== WHAT THE TASK ASKS ==
Copy out all of the data exactly as it appears.

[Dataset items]
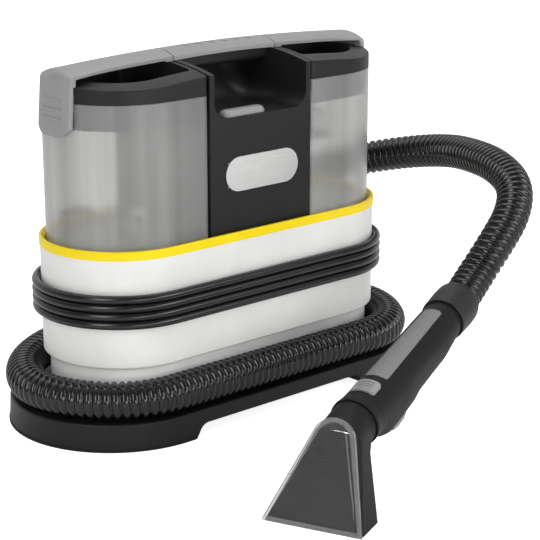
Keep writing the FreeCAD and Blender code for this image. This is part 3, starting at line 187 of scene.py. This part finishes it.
def make_light():
    """A bright backdrop beyond the machine, a dimmer room on the near side, and four soft boxes."""
    world = bpy.data.worlds.new("studio")
    bpy.context.scene.world = world
    world.use_nodes = True
    nodes, links = world.node_tree.nodes, world.node_tree.links
    coordinates = nodes.new("ShaderNodeTexCoord")
    towards = nodes.new("ShaderNodeVectorMath")
    towards.operation = "DOT_PRODUCT"
    towards.inputs[1].default_value = BACKDROP_SIDE
    links.new(coordinates.outputs["Generated"], towards.inputs[0])
    room = nodes.new("ShaderNodeMapRange")
    room.interpolation_type = "SMOOTHSTEP"
    room.inputs["From Min"].default_value = BACKDROP_RANGE[0]
    room.inputs["From Max"].default_value = BACKDROP_RANGE[1]
    room.inputs["To Min"].default_value = ROOM_LIGHT
    room.inputs["To Max"].default_value = BACKDROP_LIGHT
    links.new(towards.outputs["Value"], room.inputs["Value"])
    seen = nodes.new("ShaderNodeLightPath")
    strength = nodes.new("ShaderNodeMix")
    links.new(seen.outputs["Is Camera Ray"], strength.inputs[0])
    links.new(room.outputs["Result"], strength.inputs[2])
    strength.inputs[3].default_value = 1.0
    nodes["Background"].inputs["Color"].default_value = (1, 1, 1, 1)
    links.new(strength.outputs[0], nodes["Background"].inputs["Strength"])
    for name, place, size, power in LAMPS:
        soft_light(name, place, size, power)
    bpy.context.scene.view_settings.view_transform = "Standard"


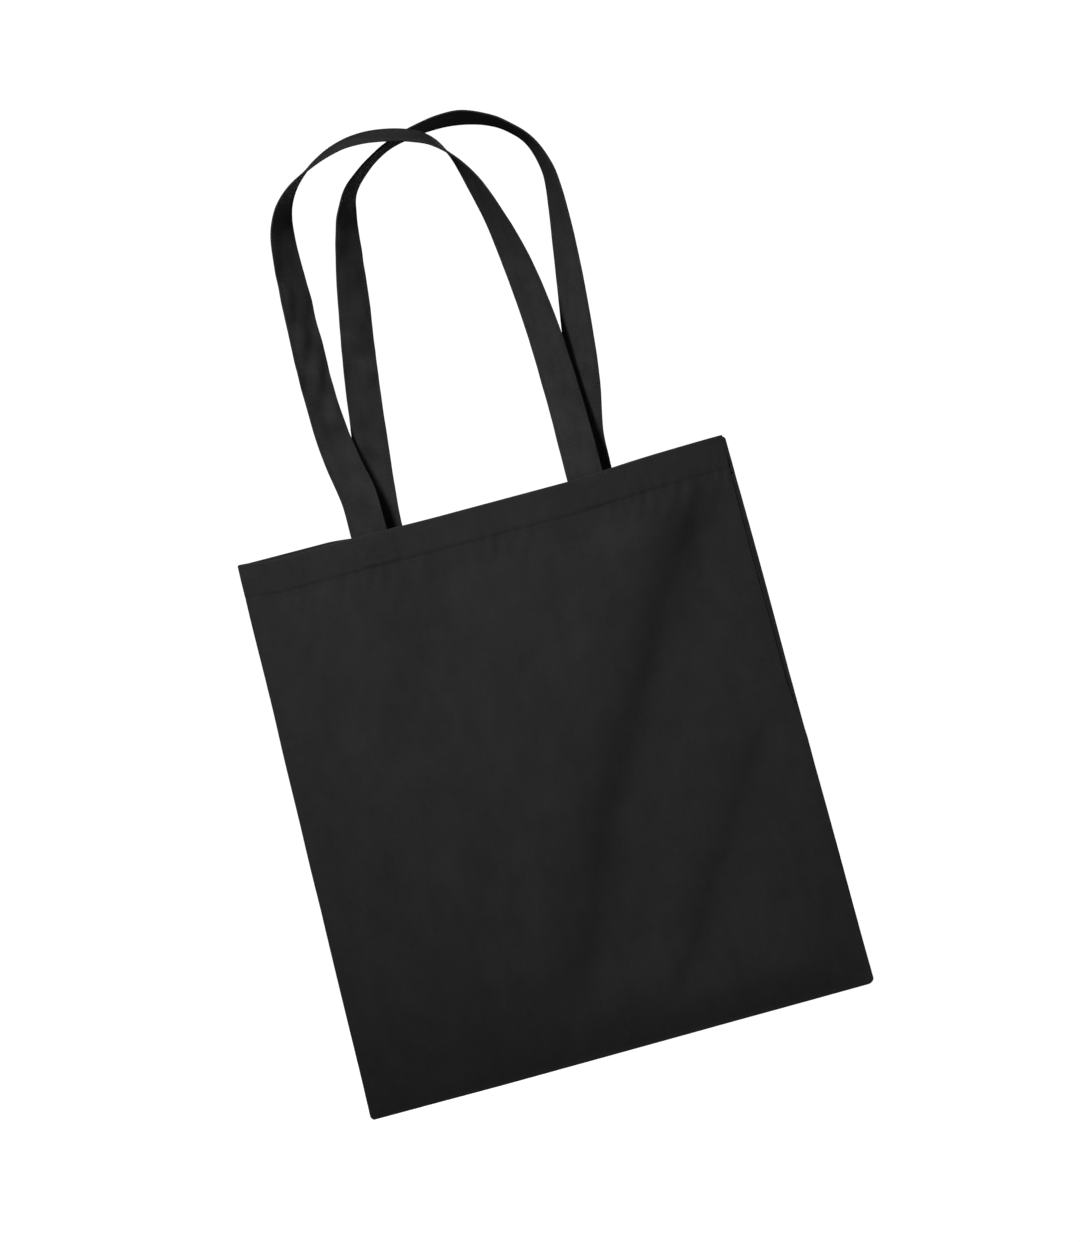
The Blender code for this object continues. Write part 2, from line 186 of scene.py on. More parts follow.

== COMPLETE OUTPUT ==
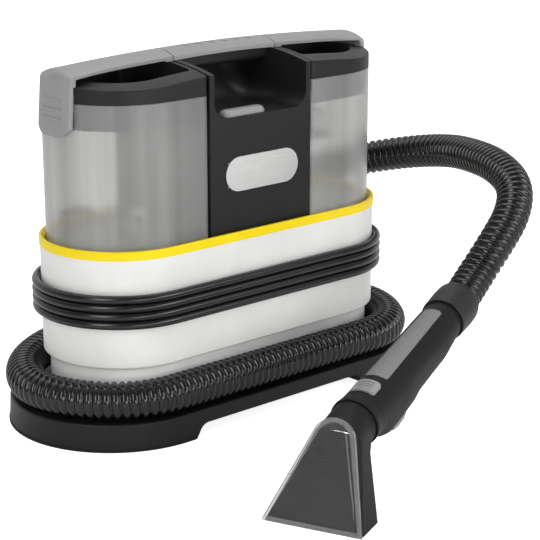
Keep writing the FreeCAD and Blender code for this image. This is part 3, starting at line 187 of scene.py. This part finishes it.
def make_light():
    """A bright backdrop beyond the machine, a dimmer room on the near side, and four soft boxes."""
    world = bpy.data.worlds.new("studio")
    bpy.context.scene.world = world
    world.use_nodes = True
    nodes, links = world.node_tree.nodes, world.node_tree.links
    coordinates = nodes.new("ShaderNodeTexCoord")
    towards = nodes.new("ShaderNodeVectorMath")
    towards.operation = "DOT_PRODUCT"
    towards.inputs[1].default_value = BACKDROP_SIDE
    links.new(coordinates.outputs["Generated"], towards.inputs[0])
    room = nodes.new("ShaderNodeMapRange")
    room.interpolation_type = "SMOOTHSTEP"
    room.inputs["From Min"].default_value = BACKDROP_RANGE[0]
    room.inputs["From Max"].default_value = BACKDROP_RANGE[1]
    room.inputs["To Min"].default_value = ROOM_LIGHT
    room.inputs["To Max"].default_value = BACKDROP_LIGHT
    links.new(towards.outputs["Value"], room.inputs["Value"])
    seen = nodes.new("ShaderNodeLightPath")
    strength = nodes.new("ShaderNodeMix")
    links.new(seen.outputs["Is Camera Ray"], strength.inputs[0])
    links.new(room.outputs["Result"], strength.inputs[2])
    strength.inputs[3].default_value = 1.0
    nodes["Background"].inputs["Color"].default_value = (1, 1, 1, 1)
    links.new(strength.outputs[0], nodes["Background"].inputs["Strength"])
    for name, place, size, power in LAMPS:
        soft_light(name, place, size, power)
    bpy.context.scene.view_settings.view_transform = "Standard"


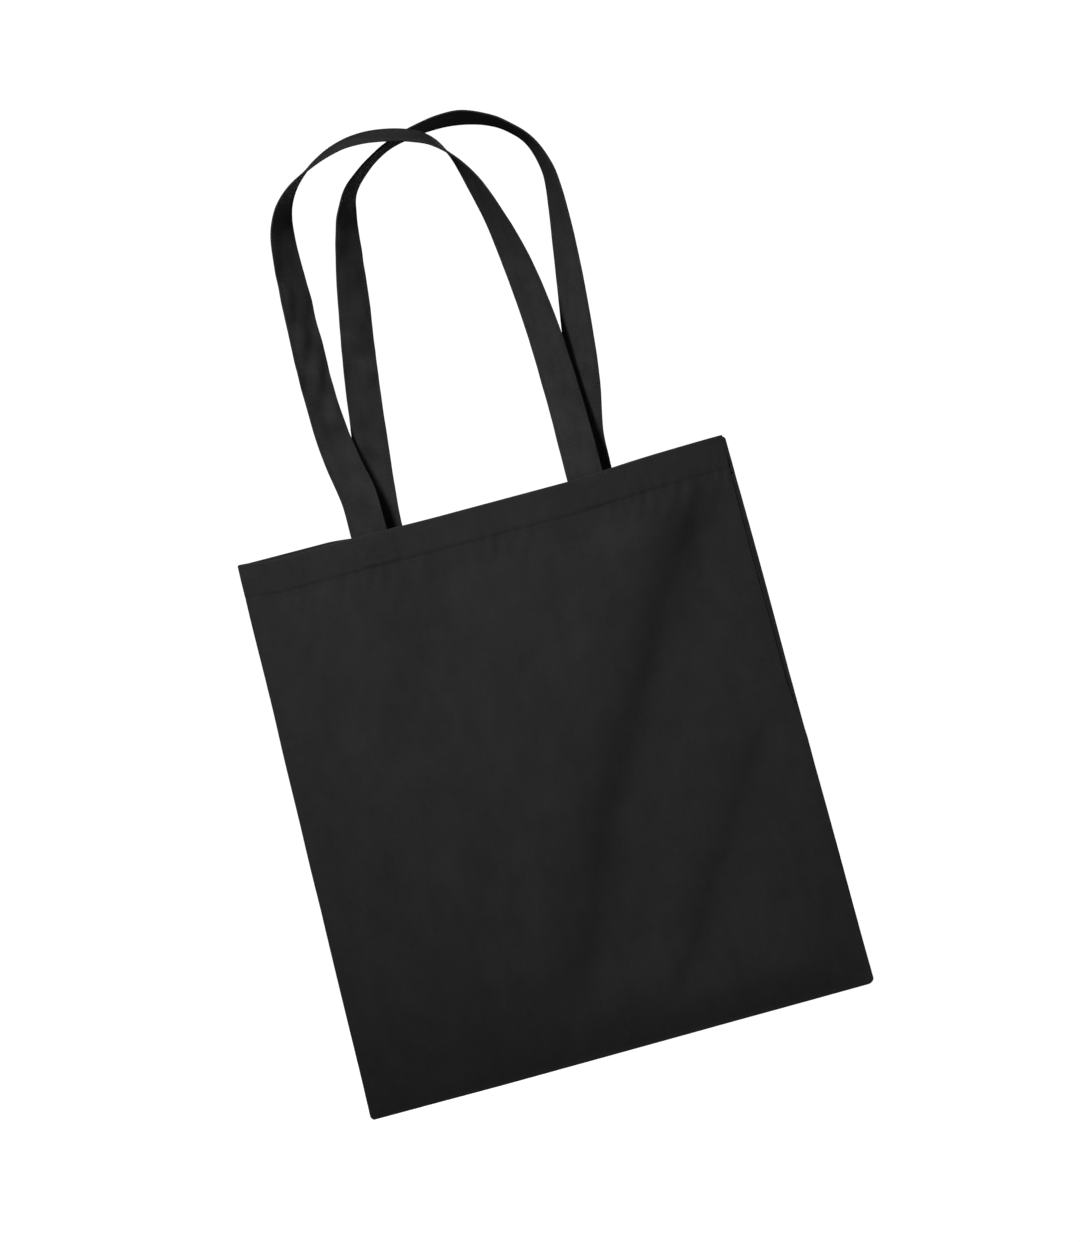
The Blender code for this object continues. Write part 2, from line 186 of scene.py on. More parts follow.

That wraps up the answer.